Given problem - The listing beneath should be written out in full, exactly as shown.

————

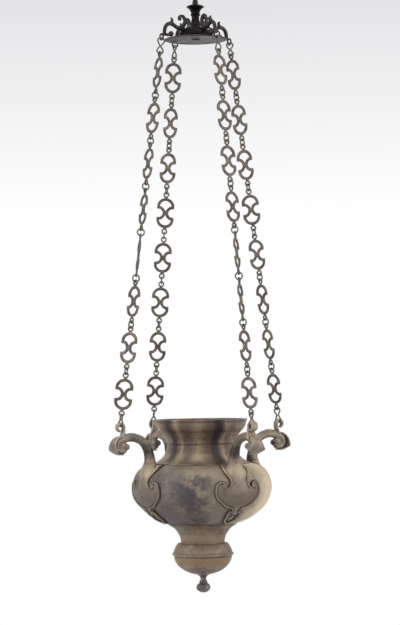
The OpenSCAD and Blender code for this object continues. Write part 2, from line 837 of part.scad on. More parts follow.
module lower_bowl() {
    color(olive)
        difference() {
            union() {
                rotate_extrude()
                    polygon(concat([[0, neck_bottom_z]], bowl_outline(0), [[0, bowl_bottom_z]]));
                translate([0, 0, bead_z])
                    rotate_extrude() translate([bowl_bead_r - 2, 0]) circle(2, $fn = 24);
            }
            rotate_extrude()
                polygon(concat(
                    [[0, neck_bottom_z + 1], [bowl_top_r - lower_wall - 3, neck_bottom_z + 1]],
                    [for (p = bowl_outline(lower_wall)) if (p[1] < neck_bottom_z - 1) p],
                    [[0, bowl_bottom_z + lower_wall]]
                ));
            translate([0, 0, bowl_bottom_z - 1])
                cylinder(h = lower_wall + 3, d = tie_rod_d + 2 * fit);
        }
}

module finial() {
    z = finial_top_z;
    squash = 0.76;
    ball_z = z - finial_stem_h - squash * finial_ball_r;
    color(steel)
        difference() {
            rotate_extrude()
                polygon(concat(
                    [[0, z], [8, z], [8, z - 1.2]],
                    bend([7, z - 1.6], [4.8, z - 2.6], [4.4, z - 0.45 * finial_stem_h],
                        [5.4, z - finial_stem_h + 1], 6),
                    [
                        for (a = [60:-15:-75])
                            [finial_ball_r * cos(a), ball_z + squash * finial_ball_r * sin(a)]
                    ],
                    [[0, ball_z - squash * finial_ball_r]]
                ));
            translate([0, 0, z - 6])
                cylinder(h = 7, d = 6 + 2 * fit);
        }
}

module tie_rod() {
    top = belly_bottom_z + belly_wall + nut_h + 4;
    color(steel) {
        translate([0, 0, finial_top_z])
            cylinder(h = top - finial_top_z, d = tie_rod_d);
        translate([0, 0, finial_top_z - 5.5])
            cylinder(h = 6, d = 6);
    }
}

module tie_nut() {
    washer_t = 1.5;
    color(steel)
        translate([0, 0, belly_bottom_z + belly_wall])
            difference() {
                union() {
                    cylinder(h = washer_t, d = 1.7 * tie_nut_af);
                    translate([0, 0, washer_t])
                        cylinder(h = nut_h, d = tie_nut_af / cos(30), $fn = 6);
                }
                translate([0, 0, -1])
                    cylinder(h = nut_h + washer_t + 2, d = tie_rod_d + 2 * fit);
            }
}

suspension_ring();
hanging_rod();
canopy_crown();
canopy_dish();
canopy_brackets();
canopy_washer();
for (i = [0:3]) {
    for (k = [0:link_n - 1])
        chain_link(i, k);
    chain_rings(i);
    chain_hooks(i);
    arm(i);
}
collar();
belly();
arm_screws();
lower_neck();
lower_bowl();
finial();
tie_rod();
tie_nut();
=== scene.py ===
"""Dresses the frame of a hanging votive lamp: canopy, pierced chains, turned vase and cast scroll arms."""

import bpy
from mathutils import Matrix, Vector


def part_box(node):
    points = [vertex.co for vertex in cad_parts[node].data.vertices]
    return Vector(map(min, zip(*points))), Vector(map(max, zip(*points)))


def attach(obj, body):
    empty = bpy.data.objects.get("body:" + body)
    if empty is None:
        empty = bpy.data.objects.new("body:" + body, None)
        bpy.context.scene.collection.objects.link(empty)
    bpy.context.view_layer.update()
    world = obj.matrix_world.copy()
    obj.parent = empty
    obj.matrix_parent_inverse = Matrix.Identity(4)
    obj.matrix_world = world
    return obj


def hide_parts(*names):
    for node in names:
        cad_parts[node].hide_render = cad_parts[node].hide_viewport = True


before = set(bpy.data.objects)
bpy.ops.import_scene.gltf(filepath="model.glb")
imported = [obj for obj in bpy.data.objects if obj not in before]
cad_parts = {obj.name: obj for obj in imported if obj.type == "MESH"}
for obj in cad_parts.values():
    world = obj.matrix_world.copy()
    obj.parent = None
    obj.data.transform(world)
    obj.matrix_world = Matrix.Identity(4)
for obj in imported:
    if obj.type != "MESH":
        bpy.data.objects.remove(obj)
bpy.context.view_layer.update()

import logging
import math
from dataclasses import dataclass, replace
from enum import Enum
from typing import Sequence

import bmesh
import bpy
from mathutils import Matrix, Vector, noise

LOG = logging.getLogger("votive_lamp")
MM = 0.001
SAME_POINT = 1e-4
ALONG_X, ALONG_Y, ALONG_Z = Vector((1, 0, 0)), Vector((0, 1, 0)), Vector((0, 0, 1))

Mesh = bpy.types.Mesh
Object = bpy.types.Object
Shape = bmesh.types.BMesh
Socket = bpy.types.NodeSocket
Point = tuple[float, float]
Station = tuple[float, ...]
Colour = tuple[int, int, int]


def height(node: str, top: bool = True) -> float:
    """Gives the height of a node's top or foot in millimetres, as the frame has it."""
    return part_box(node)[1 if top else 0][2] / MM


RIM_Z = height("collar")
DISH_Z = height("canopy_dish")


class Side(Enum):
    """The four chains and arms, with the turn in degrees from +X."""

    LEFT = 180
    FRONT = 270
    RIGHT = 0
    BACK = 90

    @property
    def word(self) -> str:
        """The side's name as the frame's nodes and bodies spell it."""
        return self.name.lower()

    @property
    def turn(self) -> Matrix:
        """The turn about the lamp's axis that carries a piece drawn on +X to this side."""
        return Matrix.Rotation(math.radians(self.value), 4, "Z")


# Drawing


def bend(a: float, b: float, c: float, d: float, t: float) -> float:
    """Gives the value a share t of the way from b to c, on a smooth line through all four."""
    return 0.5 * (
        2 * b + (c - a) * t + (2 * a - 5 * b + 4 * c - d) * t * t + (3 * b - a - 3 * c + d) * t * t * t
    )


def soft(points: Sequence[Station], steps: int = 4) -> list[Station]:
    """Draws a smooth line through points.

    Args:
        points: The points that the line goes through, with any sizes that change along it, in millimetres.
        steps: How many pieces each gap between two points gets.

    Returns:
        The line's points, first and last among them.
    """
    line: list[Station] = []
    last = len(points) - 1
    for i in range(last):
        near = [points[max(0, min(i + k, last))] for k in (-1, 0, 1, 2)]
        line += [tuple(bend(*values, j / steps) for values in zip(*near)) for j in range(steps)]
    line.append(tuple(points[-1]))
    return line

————

Answer to this problem -
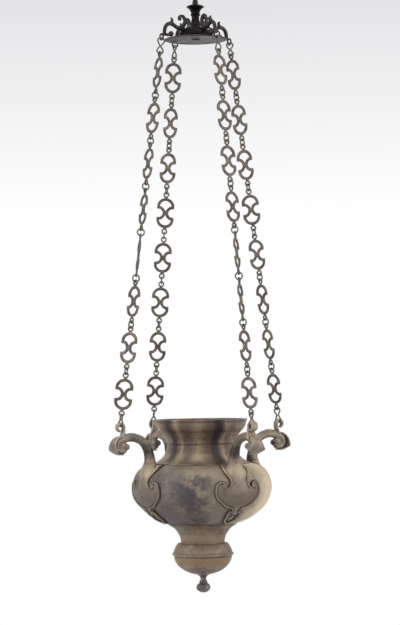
The OpenSCAD and Blender code for this object continues. Write part 2, from line 837 of part.scad on. More parts follow.
module lower_bowl() {
    color(olive)
        difference() {
            union() {
                rotate_extrude()
                    polygon(concat([[0, neck_bottom_z]], bowl_outline(0), [[0, bowl_bottom_z]]));
                translate([0, 0, bead_z])
                    rotate_extrude() translate([bowl_bead_r - 2, 0]) circle(2, $fn = 24);
            }
            rotate_extrude()
                polygon(concat(
                    [[0, neck_bottom_z + 1], [bowl_top_r - lower_wall - 3, neck_bottom_z + 1]],
                    [for (p = bowl_outline(lower_wall)) if (p[1] < neck_bottom_z - 1) p],
                    [[0, bowl_bottom_z + lower_wall]]
                ));
            translate([0, 0, bowl_bottom_z - 1])
                cylinder(h = lower_wall + 3, d = tie_rod_d + 2 * fit);
        }
}

module finial() {
    z = finial_top_z;
    squash = 0.76;
    ball_z = z - finial_stem_h - squash * finial_ball_r;
    color(steel)
        difference() {
            rotate_extrude()
                polygon(concat(
                    [[0, z], [8, z], [8, z - 1.2]],
                    bend([7, z - 1.6], [4.8, z - 2.6], [4.4, z - 0.45 * finial_stem_h],
                        [5.4, z - finial_stem_h + 1], 6),
                    [
                        for (a = [60:-15:-75])
                            [finial_ball_r * cos(a), ball_z + squash * finial_ball_r * sin(a)]
                    ],
                    [[0, ball_z - squash * finial_ball_r]]
                ));
            translate([0, 0, z - 6])
                cylinder(h = 7, d = 6 + 2 * fit);
        }
}

module tie_rod() {
    top = belly_bottom_z + belly_wall + nut_h + 4;
    color(steel) {
        translate([0, 0, finial_top_z])
            cylinder(h = top - finial_top_z, d = tie_rod_d);
        translate([0, 0, finial_top_z - 5.5])
            cylinder(h = 6, d = 6);
    }
}

module tie_nut() {
    washer_t = 1.5;
    color(steel)
        translate([0, 0, belly_bottom_z + belly_wall])
            difference() {
                union() {
                    cylinder(h = washer_t, d = 1.7 * tie_nut_af);
                    translate([0, 0, washer_t])
                        cylinder(h = nut_h, d = tie_nut_af / cos(30), $fn = 6);
                }
                translate([0, 0, -1])
                    cylinder(h = nut_h + washer_t + 2, d = tie_rod_d + 2 * fit);
            }
}

suspension_ring();
hanging_rod();
canopy_crown();
canopy_dish();
canopy_brackets();
canopy_washer();
for (i = [0:3]) {
    for (k = [0:link_n - 1])
        chain_link(i, k);
    chain_rings(i);
    chain_hooks(i);
    arm(i);
}
collar();
belly();
arm_screws();
lower_neck();
lower_bowl();
finial();
tie_rod();
tie_nut();
=== scene.py ===
"""Dresses the frame of a hanging votive lamp: canopy, pierced chains, turned vase and cast scroll arms."""

import bpy
from mathutils import Matrix, Vector


def part_box(node):
    points = [vertex.co for vertex in cad_parts[node].data.vertices]
    return Vector(map(min, zip(*points))), Vector(map(max, zip(*points)))


def attach(obj, body):
    empty = bpy.data.objects.get("body:" + body)
    if empty is None:
        empty = bpy.data.objects.new("body:" + body, None)
        bpy.context.scene.collection.objects.link(empty)
    bpy.context.view_layer.update()
    world = obj.matrix_world.copy()
    obj.parent = empty
    obj.matrix_parent_inverse = Matrix.Identity(4)
    obj.matrix_world = world
    return obj


def hide_parts(*names):
    for node in names:
        cad_parts[node].hide_render = cad_parts[node].hide_viewport = True


before = set(bpy.data.objects)
bpy.ops.import_scene.gltf(filepath="model.glb")
imported = [obj for obj in bpy.data.objects if obj not in before]
cad_parts = {obj.name: obj for obj in imported if obj.type == "MESH"}
for obj in cad_parts.values():
    world = obj.matrix_world.copy()
    obj.parent = None
    obj.data.transform(world)
    obj.matrix_world = Matrix.Identity(4)
for obj in imported:
    if obj.type != "MESH":
        bpy.data.objects.remove(obj)
bpy.context.view_layer.update()

import logging
import math
from dataclasses import dataclass, replace
from enum import Enum
from typing import Sequence

import bmesh
import bpy
from mathutils import Matrix, Vector, noise

LOG = logging.getLogger("votive_lamp")
MM = 0.001
SAME_POINT = 1e-4
ALONG_X, ALONG_Y, ALONG_Z = Vector((1, 0, 0)), Vector((0, 1, 0)), Vector((0, 0, 1))

Mesh = bpy.types.Mesh
Object = bpy.types.Object
Shape = bmesh.types.BMesh
Socket = bpy.types.NodeSocket
Point = tuple[float, float]
Station = tuple[float, ...]
Colour = tuple[int, int, int]


def height(node: str, top: bool = True) -> float:
    """Gives the height of a node's top or foot in millimetres, as the frame has it."""
    return part_box(node)[1 if top else 0][2] / MM


RIM_Z = height("collar")
DISH_Z = height("canopy_dish")


class Side(Enum):
    """The four chains and arms, with the turn in degrees from +X."""

    LEFT = 180
    FRONT = 270
    RIGHT = 0
    BACK = 90

    @property
    def word(self) -> str:
        """The side's name as the frame's nodes and bodies spell it."""
        return self.name.lower()

    @property
    def turn(self) -> Matrix:
        """The turn about the lamp's axis that carries a piece drawn on +X to this side."""
        return Matrix.Rotation(math.radians(self.value), 4, "Z")


# Drawing


def bend(a: float, b: float, c: float, d: float, t: float) -> float:
    """Gives the value a share t of the way from b to c, on a smooth line through all four."""
    return 0.5 * (
        2 * b + (c - a) * t + (2 * a - 5 * b + 4 * c - d) * t * t + (3 * b - a - 3 * c + d) * t * t * t
    )


def soft(points: Sequence[Station], steps: int = 4) -> list[Station]:
    """Draws a smooth line through points.

    Args:
        points: The points that the line goes through, with any sizes that change along it, in millimetres.
        steps: How many pieces each gap between two points gets.

    Returns:
        The line's points, first and last among them.
    """
    line: list[Station] = []
    last = len(points) - 1
    for i in range(last):
        near = [points[max(0, min(i + k, last))] for k in (-1, 0, 1, 2)]
        line += [tuple(bend(*values, j / steps) for values in zip(*near)) for j in range(steps)]
    line.append(tuple(points[-1]))
    return line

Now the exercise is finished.